Why Appraisal Reports Face Legal Scrutiny
Appraisals appear in legal proceedings more often than most people realize. Divorce and separation matters require independent valuations of matrimonial homes and investment properties. Estate settlements depend on appraised values to distribute assets fairly among beneficiaries. Expropriation claims involve competing opinions of what a property was worth before a government taking. Tax appeals require documented support for the value a property owner is contesting. Lender disputes, insurance claims, and commercial litigation all regularly involve appraisal reports as key pieces of evidence.
In every one of these situations, the opposing party has the right to challenge the report.
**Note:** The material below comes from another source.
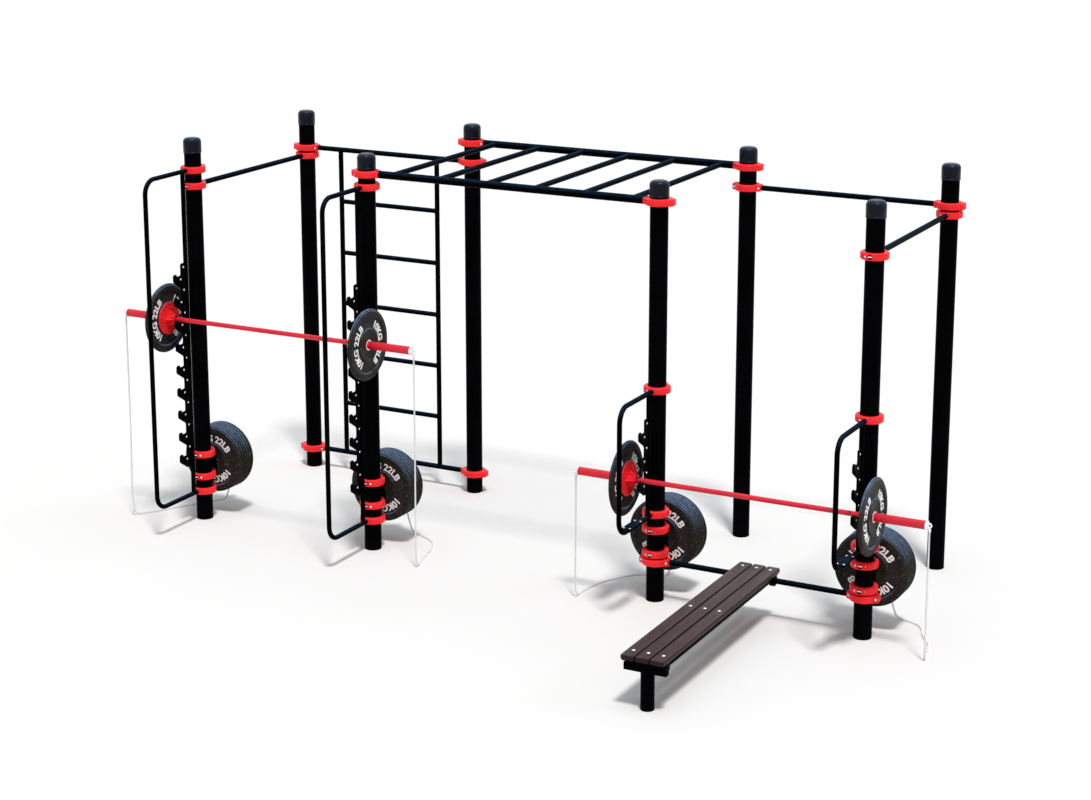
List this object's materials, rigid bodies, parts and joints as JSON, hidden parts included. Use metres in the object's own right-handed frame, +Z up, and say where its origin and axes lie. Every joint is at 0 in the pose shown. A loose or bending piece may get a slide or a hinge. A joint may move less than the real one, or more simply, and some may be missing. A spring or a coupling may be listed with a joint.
{
  "type": "outdoor fitness station",
  "caption": "Outdoor fitness station of clamped posts with monkey bars, a wall ladder, pull-up bars, barbell racks, stored plates and a plank bench.",
  "frame": {"origin": "on the floor at the centre of the footprint, the cables left out", "axes": "+X along the rows of posts, +Y from the bench side to the back row, +Z up"},
  "size_m": [5.5006, 2.998, 2.55],
  "materials": {
    "powder_black": "black powder coat, satin",
    "cap_grey": "moulded dark grey plastic",
    "clamp_red": "red powder coat, satin",
    "bar_red": "crimson coated steel",
    "plate_rubber": "black crumb rubber with pale flecks",
    "plank_brown": "dark stained plank, lengthwise grain",
    "zinc_steel": "zinc-plated steel",
    "cable_white": "white plastic-sheathed steel cable",
    "marking_white": "white moulded numerals"
  },
  "bodies": {
    "root": {"post_front_1": "powder_black", "post_cap_front_1": "cap_grey", "post_back_1": "powder_black", "post_cap_back_1": "cap_grey", "post_front_2": "powder_black", "post_cap_front_2": "cap_grey", "post_back_2": "powder_black", "post_cap_back_2": "cap_grey", "post_front_3": "powder_black", "post_cap_front_3": "cap_grey", "post_back_3": "powder_black", "post_cap_back_3": "cap_grey", "post_front_4": "powder_black", "post_cap_front_4": "cap_grey", "post_back_4": "powder_black", "post_cap_back_4": "cap_grey", "pull_up_bar_left": "powder_black", "pull_up_bar_right": "powder_black", "pull_up_bar_back": "powder_black", "bench_bar": "powder_black", "wall_ladder": "powder_black", "monkey_bars": "powder_black", "rack_loop_left_1": "powder_black", "hook_plate_left_1": "powder_black", "storage_peg_left_1": "clamp_red", "cable_left_1": "cable_white", "rack_loop_left_2": "powder_black", "hook_plate_left_2": "powder_black", "storage_peg_left_2": "clamp_red", "cable_left_2": "cable_white", "rack_loop_right_3": "powder_black", "hook_plate_right_3": "powder_black", "storage_peg_right_3": "clamp_red", "cable_right_3": "cable_white", "rack_loop_right_4": "powder_black", "hook_plate_right_4": "powder_black", "storage_peg_right_4": "clamp_red", "cable_right_4": "cable_white", "bench_frame": "powder_black", "bench_plank_1": "plank_brown", "bench_plank_2": "plank_brown", "bench_plank_3": "plank_brown"},
    "barbell_left": {"barbell_shaft_left": "bar_red", "barbell_end_eye_left_1": "zinc_steel", "barbell_end_eye_left_2": "zinc_steel"},
    "barbell_right": {"barbell_shaft_right": "bar_red", "barbell_end_eye_right_3": "zinc_steel", "barbell_end_eye_right_4": "zinc_steel"},
    "sleeve_left_1": {"barbell_sleeve_left_1": "bar_red"},
    "bar_plate_left_1": {"bar_plate_left_1": "plate_rubber"},
    "plate_stack_left_1": {"plate_stack_left_1": "plate_rubber"},
    "sleeve_left_2": {"barbell_sleeve_left_2": "bar_red"},
    "bar_plate_left_2": {"bar_plate_left_2": "plate_rubber"},
    "plate_stack_left_2": {"plate_stack_left_2": "plate_rubber"},
    "sleeve_right_3": {"barbell_sleeve_right_3": "bar_red"},
    "bar_plate_right_3": {"bar_plate_right_3": "plate_rubber"},
    "plate_stack_right_3": {"plate_stack_right_3": "plate_rubber"},
    "sleeve_right_4": {"barbell_sleeve_right_4": "bar_red"},
    "bar_plate_right_4": {"bar_plate_right_4": "plate_rubber"},
    "plate_stack_right_4": {"plate_stack_right_4": "plate_rubber"}
  },
  "joints": [
    {"name": "barbell_left_lift", "type": "slide", "parent": "root", "child": "barbell_left", "axis": [0, -0.6428, 0.766], "range_m": [0, 0.3]},
    {"name": "barbell_right_lift", "type": "slide", "parent": "root", "child": "barbell_right", "axis": [0, -0.6428, 0.766], "range_m": [0, 0.3]},
    {"name": "sleeve_left_1_spin", "type": "hinge", "parent": "barbell_left", "child": "sleeve_left_1", "pos_m": [-2.5, -0.1123, 1.3933], "axis": [1, 0, 0], "continuous": true},
    {"name": "bar_plate_left_1_slide", "type": "slide", "parent": "sleeve_left_1", "child": "bar_plate_left_1", "axis": [-1, 0, 0], "range_m": [0, 0.29]},
    {"name": "plate_stack_left_1_slide", "type": "slide", "parent": "root", "child": "plate_stack_left_1", "axis": [0, 1, 0], "range_m": [0, 0.07]},
    {"name": "sleeve_left_2_spin", "type": "hinge", "parent": "barbell_left", "child": "sleeve_left_2", "pos_m": [-0.79, -0.1123, 1.3933], "axis": [1, 0, 0], "continuous": true},
    {"name": "bar_plate_left_2_slide", "type": "slide", "parent": "sleeve_left_2", "child": "bar_plate_left_2", "axis": [1, 0, 0], "range_m": [0, 0.29]},
    {"name": "plate_stack_left_2_slide", "type": "slide", "parent": "root", "child": "plate_stack_left_2", "axis": [0, 1, 0], "range_m": [0, 0.07]},
    {"name": "sleeve_right_3_spin", "type": "hinge", "parent": "barbell_right", "child": "sleeve_right_3", "pos_m": [0.79, -0.1123, 0.7983], "axis": [1, 0, 0], "continuous": true},
    {"name": "bar_plate_right_3_slide", "type": "slide", "parent": "sleeve_right_3", "child": "bar_plate_right_3", "axis": [-1, 0, 0], "range_m": [0, 0.29]},
    {"name": "plate_stack_right_3_slide", "type": "slide", "parent": "root", "child": "plate_stack_right_3", "axis": [0, 1, 0], "range_m": [0, 0.07]},
    {"name": "sleeve_right_4_spin", "type": "hinge", "parent": "barbell_right", "child": "sleeve_right_4", "pos_m": [2.5, -0.1123, 0.7983], "axis": [1, 0, 0], "continuous": true},
    {"name": "bar_plate_right_4_slide", "type": "slide", "parent": "sleeve_right_4", "child": "bar_plate_right_4", "axis": [1, 0, 0], "range_m": [0, 0.29]},
    {"name": "plate_stack_right_4_slide", "type": "slide", "parent": "root", "child": "plate_stack_right_4", "axis": [0, 1, 0], "range_m": [0, 0.07]}
  ]
}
Their lawyers will examine it carefully, looking for gaps in the reasoning, unsupported adjustments, missing documentation, or inconsistencies that they can use to undermine the credibility of the conclusion.
Every Report Built to Withstand Scrutiny From Lawyers, Judges, and Opposing Experts
An appraiser who has followed a rigorous, well-documented process has a strong defense against every challenge opposing counsel can mount. An appraiser who reached a reasonable conclusion but cannot clearly explain how they got there is in a much more vulnerable position.
At Seven Appraisal Inc., we prepare reports for litigation, matrimonial, estate, and expropriation purposes with exactly this standard of documentation in mind. Our retrospective appraisal and legal valuation services reflect this commitment to defensible methodology across all legal contexts.
Courts Evaluate Process Before They Evaluate Conclusions
When an appraisal is challenged in court, the judge is usually not in a position to independently verify which value is correct. They are not appraisers. They cannot go back and analyze the comparable sales themselves. What they can assess is which appraiser followed a more credible, transparent, and professionally supported process.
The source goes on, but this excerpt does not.